Terror defendant Anders Behring Breivik clearly had some thinking to do while police removed his handcuffs in court on Thursday. PHOTO: NRK pool

He’s made a few others already this week, admitting he’s acted in a “pompous” fashion earlier and claiming that he’d toned down his right-wing extremist rhetoric. Now he’s facing much more pressure as prosecutors continue to question him intensely on his background and how he planned his bombing of Oslo’s government headquarters. Their examination has become increasingly confrontational and Breivik, who’s largely remained calm and controlled, is more defiant.

He refused to answer questions 145 times on Wednesday and complained that he was being ridiculed. Some legal and psychiatric observers in Norway have told local media that he’s showing signs that he’s not insane, not least because he recognizes how prosecutors are poking holes in the image he’s built up.

“I don’t think we’re seeing psychosis at all,” Norwegian psychiatrist Henning Værøy told VG Nett. “I think we’re seeing a young man who wanted to create an identity for himself.” After isolating himself for years in his bedroom in his mother’s home, and playing computer games, suggest other psychiatrists, Breivik wanted to be somebody, and settled on a role as extremist warrior. He has admitted to being influenced by extreme right-wing ideology online, and persons known for carrying out hate crimes.

Asked why he apparently held so much hate for Norway’s Labour Party, which he targeted in his attacks, Breivik answered on Wednesday that “I wouldn’t say I hate them. I’m willing to forgive if they change their view and distance themselves from their politics. That applies to others, too.” He said his attacks weren’t motivated by hate but rather “an obligation to act.”

“But why against the Labour Party?” asked an attorney for the party’s youth organization AUF, Frode Elgesem. Breivik replied: “It’s been the dominant party after the war and has, with few exceptions, been the party making decisions. Labour is the portion of power sharing that decides which way Norway goes. The key to Norway’s direction lies with the Labour Party.” He has earlier blamed the Norwegian government for allowing immigration to Norway.
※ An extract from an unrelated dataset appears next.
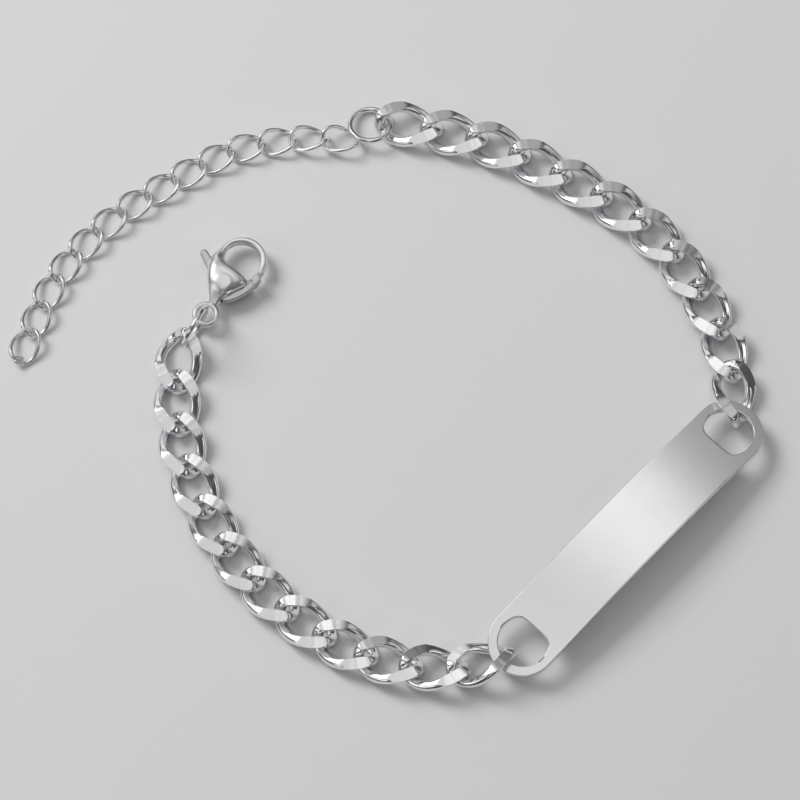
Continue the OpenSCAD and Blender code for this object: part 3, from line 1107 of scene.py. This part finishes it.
    def build_lever(self, place: Placement) -> None:
        """Make the lever with its thumb tab and its thicker nose, and cut out the bore.

        Args:
            place: Where the clasp lies.
        """
        outline = smooth_through(np.array(self.lever_points), self.lever_steps, closed=True)
        nose = np.vstack([
            self.around_pin(self.nose_to, *self.nose_top, self.nose_steps),
            [self.nose_tip],
            self.around_pin(self.nose_from + self.nose_step, *self.nose_low, self.nose_steps),
            [self.nose_heel],
        ])
        nose = smooth_through(nose, 1, closed=True)
        lever = rounded_slab(outline, self.lever_thick, self.edge)
        block = rounded_slab(nose, self.nose_thick, self.nose_edge)
        points, faces = joined(lever, block)
        placed = place.put(points)
        # The lever takes the darker steel, with the slot's shade painted into its colour
        piece = new_piece(
            "clasp_lever_polished", placed, faces, LEVER_PAINTED_SHADE_FINISH, "clasp_lever", LEVER_BODY
        )
        corners, sides = self.pin_bore(self.lever_pin_gap)
        carve(piece, [(place.put(corners), sides)])

    def build(self) -> None:
        """Make the body and the lever, and dress the rivet's own solid."""
        place = self.placement()
        self.build_body(place)
        self.build_lever(place)
        pin = frame["nodes"]["clasp_pin"].data
        pin.materials.clear()
        pin.materials.append(CLASP_FINISH.material())
        LOG.info("clasp: body, lever and rivet")


# Studio


@dataclass(frozen=True)
class Lamp:
    """A square soft box that faces the bracelet.

    azimuth, elevation and spread are in degrees. Seen from above, azimuth turns anticlockwise
    from the near side. spread is half the box's width as seen from the bracelet, and glow is the
    tone that a mirror would show. Only a box that is in_gloss shows in the steel.
    """

    name: str
    azimuth: float
    elevation: float
    spread: float
    glow: float
    in_gloss: bool = True
    distance: float = 0.8

    def place(self, target: Vector) -> None:
        """Hang the lamp on a sphere about the target and turn it to face it.

        Args:
            target: Point that the lamp faces, in metres.
        """
        a, e = math.radians(self.azimuth), math.radians(self.elevation)
        way = Vector((math.sin(a) * math.cos(e), -math.cos(a) * math.cos(e), math.sin(e)))
        light = bpy.data.lights.new(self.name, "AREA")
        light.shape, light.size = "SQUARE", 2 * self.distance * math.tan(math.radians(self.spread))
        light.energy = math.pi * self.glow * light.size**2
        lamp = add_object(self.name, light)
        lamp.location = target + self.distance * way
        lamp.rotation_euler = way.to_track_quat("Z", "Y").to_euler()
        lamp.visible_glossy = self.in_gloss


@dataclass
class Studio:
    """The pale floor, the soft lights and the camera.

    The lens and the sensor are in millimetres and the camera's elevation is in degrees.
    """

    target: Vector = field(default_factory=lambda: Vector((0.00167, -0.00063, 0.0)))
    elevation: float = 69.5
    lens: float = 200.0
    sensor: float = 36.0
    view_width: float = 0.0828
    floor_size: float = 1.2
    floor_colour: tuple[float, float, float] = (0.80, 0.80, 0.81)
    floor_roughness: float = 0.85
    sky: float = 0.07
    # Name, azimuth, elevation, spread and glow of each soft box
    lamps: tuple[Lamp, ...] = (
        Lamp("overhead", 225, 80, 26, 0.60),
        Lamp("bright_middle", 176, 67, 9, 0.42),
        Lamp("far", 165, 50, 12, 0.32),
        Lamp("key", 236, 38, 14, 2.2),
        Lamp("left_strip", 290, 32, 13, 1.3),
        Lamp("right_strip", 72, 35, 10, 1.2),
        Lamp("near_strip", 355, 38, 8, 0.9),
        Lamp("far_right", 118, 40, 12, 0.5),
        Lamp("far_low", 198, 22, 13, 0.85),
        Lamp("near_top", 350, 83, 8, 0.55),
        Lamp("floor_fill", 232, 42, 12, 8.2, in_gloss=False),
    )

    def build(self) -> None:
        """Set up the whole studio."""
        self.add_camera()
        self.add_floor()
        for lamp in self.lamps:
            lamp.place(self.target)
        world = bpy.data.worlds.new("studio")
        world.use_nodes = True
        background = world.node_tree.nodes["Background"]
        background.inputs["Color"].default_value = (self.sky, self.sky, self.sky, 1)
        bpy.context.scene.world = world
        bpy.context.scene.view_settings.view_transform = "Standard"
        LOG.info("studio: %d lamps", len(self.lamps))

    def add_camera(self) -> None:
        """Point a long lens at the target from the photographed height."""
        data = bpy.data.cameras.new("camera")
        data.lens, data.sensor_width = self.lens, self.sensor
        distance = self.view_width * self.lens / self.sensor
        e = math.radians(self.elevation)
        way = Vector((0.0, -math.cos(e), math.sin(e)))
        camera = add_object("camera", data)
        camera.location = self.target + distance * way
        camera.rotation_euler = way.to_track_quat("Z", "Y").to_euler()
        bpy.context.scene.camera = camera

    def add_floor(self) -> None:
        """Lay a plain pale floor."""
        half = self.floor_size / 2
        mesh = bpy.data.meshes.new("floor")
        corners = [(-half, -half, 0), (half, -half, 0), (half, half, 0), (-half, half, 0)]
        mesh.from_pydata(corners, [], [(0, 1, 2, 3)])
        material = bpy.data.materials.new("pale_floor")
        material.use_nodes = True
        shader = material.node_tree.nodes["Principled BSDF"]
        shader.inputs["Base Color"].default_value = (*self.floor_colour, 1)
        shader.inputs["Roughness"].default_value = self.floor_roughness
        mesh.materials.append(material)
        floor = add_object("floor", mesh)


def main() -> None:
    """Build the bracelet and the studio in order."""
    logging.basicConfig(level=logging.INFO, format="%(name)s: %(message)s")
    curb = LinkForm(
        length=7.4, width=5.0, wire=1.2, twist=55.0, depth=2.12, height=2.1, facet_lean=9.0
    )
    thin = LinkForm(length=4.36, width=3.21, wire=0.48, twist=38.0, depth=1.33, arc_steps=8)
    IdPlate().build()
    Chain("left_link", count=12, form=curb, finish=CHAIN_FINISH).build()
    Chain("right_link", count=11, form=curb, finish=CHAIN_FINISH).build()
    WireRing("jump_ring", outer=4.85, wire=0.6, finish=CHAIN_FINISH).build()
    Extender(thin).build()
    WireRing("clasp_ring", outer=5.1, wire=0.6, finish=CHAIN_FINISH).build()
    LobsterClasp().build()
    Studio().build()


if __name__ == "__main__":
    main()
‘Recommended’ to join Free Masons
Breivik was asked Thursday morning about his relatively brief participation with the Free Masons organization in Norway, which he dismissed as merely “a hobby.” Breivik testified that he wasn’t very active in the Masons and had only attended five meetings, mostly because he wanted access to the Free Masons’ library. He said another “nationalist” companion had recommended that he join the Free Masons because “they had the right Christian ideas.”

Prosecutors quickly moved on to examining details of Breivik’s financial situation as he planned his terrorist attacks. At one point, he said he had as much as NOK 700,000 in a bank account and NOK 300,000 in cash in a safe in his mother’s Oslo apartment. He described his liquidity as “excellent.”

Questioning was to continue throughout the day, on Friday and Monday, when prosecutors planned to turn from his bombing of government headquarters to his massacre at an AUF summer camp on the island of Utøya. The trial was said to be proceeding on schedule and that there would be no delays despite Lippestad’s earlier warnings he might call for more time to review new material in the case.